EASTER III    10 April 2016    

Acts 9.1-6   John 21. 1-19    

In the East the rising sun rose above the heights of Syria , filling Galilee with a mysteriously beautiful, golden haze as the light reflected off the sandstone cliffs surrounding the lake.  

After their fruitless night’s fishing the weary men pulled at the oars as they headed for the port of Tabgha , so named from the warm springs which entered the lake and normally attracted shoals of fish but not, it seemed, last night. They expected only dry bread for breakfast and nothing else for their families when they got home.  

A voice hailed them from the shore. A man, his white robe shining brilliantly in the sun light, was standing on a rock at the edge of the shore. ‘Have you caught anything?’  

‘Nothing’ they shouted back’  

‘Try on the right’ he said and they did. Suddenly they were all seven struggling with the net as it closed round a mass of fish. Too many to haul aboard. They just held on to it while others rowed the last hundred yards into the little harbour.  

John had been thinking. It was just like last time when Jesus told them where to fish and they’d caught plenty. Suddenly it dawned on him. The man on the shore was Jesus. ‘It’s the Lord’ he exclaimed. Peter heard him and  without a shadow of doubt he knew it was the Lord.  He grabbed his shirt and jumped into the water leading the way, as he’d always done, to meet Jesus.

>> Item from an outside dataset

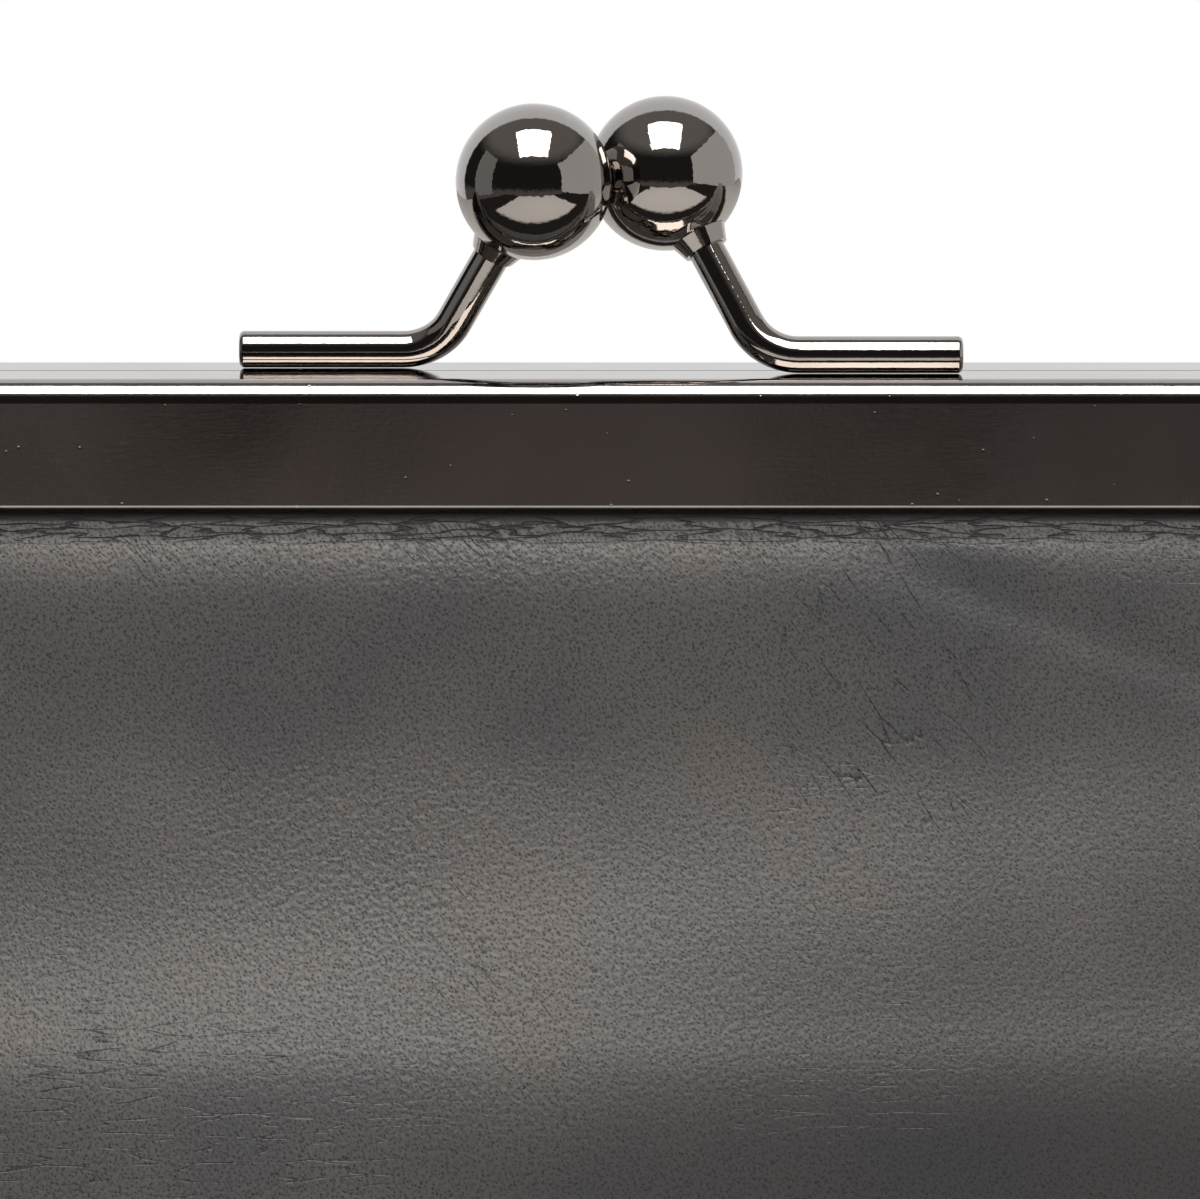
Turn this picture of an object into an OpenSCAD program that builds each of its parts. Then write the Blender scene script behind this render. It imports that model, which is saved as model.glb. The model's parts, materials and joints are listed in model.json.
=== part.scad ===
// Kiss lock frame purse, in millimetres.
// X runs along the frame, front is towards -Y, Z is up, and the base stands on Z = 0.
// Two sheet metal channels, bent to a U, are hinged on rivets at the ends of their arms.
// Each holds the edge of a leather panel, and each carries one clasp ball on a bent rod.

/* [Frame] */
// Width of the frame across its two arms
frame_w = 200; // [170:1:230]
// Drop from the top of the frame to the hinge axis
arm_drop = 62; // [52:1:75]
// Depth of one frame half, from the parting plane to its face
half_d = 6.5; // [6.4:0.1:8]
// Width of the channel's face
face_w = 10; // [8.5:0.5:12]
// Thickness of the frame's sheet
sheet_t = 0.8; // [0.6:0.05:0.9]
// Radius of the long edge between the face and the top
edge_r = 1.7; // [1.2:0.1:2]
// Rounding of the face's lower edge, where the sheet ends
lip_r = 0.4; // [0.2:0.05:0.5]
// Outer radius of the frame's two corners
corner_r = 14; // [12:1:16]
// Gap between the two closed halves
parting_gap = 0.2; // [0.1:0.05:0.3]

/* [Hinge] */
// Height of the hinge axis above the base
hinge_z = 58; // [50:1:70]
// Height above the hinge axis at which the arms end
arm_end = 5; // [4.6:0.1:6]
// Radius of the round ends of the hinge ears and plates
ear_r = 3.6; // [3:0.1:4]
// Height of a rear hinge plate above the end of its arm
plate_rise = 9; // [6:0.5:12]
// Diameter of the rivets' shanks
rivet_d = 2.6; // [2:0.1:3]
// Diameter of the rivets' domed outer heads
head_d = 5.8; // [5:0.1:7]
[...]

Jesus had breakfast already prepared; fish were baking on the fire and bread beside it. He invited them to eat and then add more of the fish that they’d just caught.  

They counted their catch:153 in all and apparently all good for eating. Perhaps it’s a number which stuck in their minds because it was such an extraordinary event. Some suggest that the number was thought to be all the different varieties of fish that there were. Jesus had told them to fish for people to make them followers of Jesus. So these fish were showing that every kind of human being is to be caught for Jesus: all nations, all languages, all colours, all races, rich and poor, clever and illiterate, healthy and disabled. All must be brought into God’s kingdom.  

After breakfast Jesus drew Peter to one side for a private conversation. Three times he asked Peter ‘Do you love me’, expunging those three sad denials. We need not dwell on them. Jesus told Peter to feed his sheep and his lambs. These are also his followers, those who believe in Jesus and acknowledge him as their Lord. Such is the way of religious discourse that fish can become sheep; both are metaphors for disciples. In this conversation with the chief of the apostles the pastoral image is appropriate, for Peter is to be the shepherd.

In the Holy Land , the place where it happened is called the Primacy of Peter. Today a small chapel marks the spot.  

The final report of the first Anglican Roman Catholic International Commission, published in 1976, stated:  

‘The See of Rome , whose prominence was associated with the death there of Peter and Paul, eventually became the principal centre in matters concerning the Church universal. The importance of the Bishop of Rome among his brother Bishops, as explained by analogy with the position of Peter among the apostles, was interpreted as Christ's will for his Church’.  

It’s interesting and significant that the reading from the Acts of the Apostles today is the account of the conversion of St Paul .  

The ARCIC report concluded:  

‘The only See which makes any claim to universal primacy and which has exercised and still exercises such episkope is the see of Rome, the city where Peter and Paul died. It seems appropriate that in any future union a universal primacy such as has been described should be held by that See’.  

That future is, sadly, a long way off but it is what we pray for, as our Thursday Candle for the unity of Christians reminds us. Let us pray for that unity which Christ wills for his Church.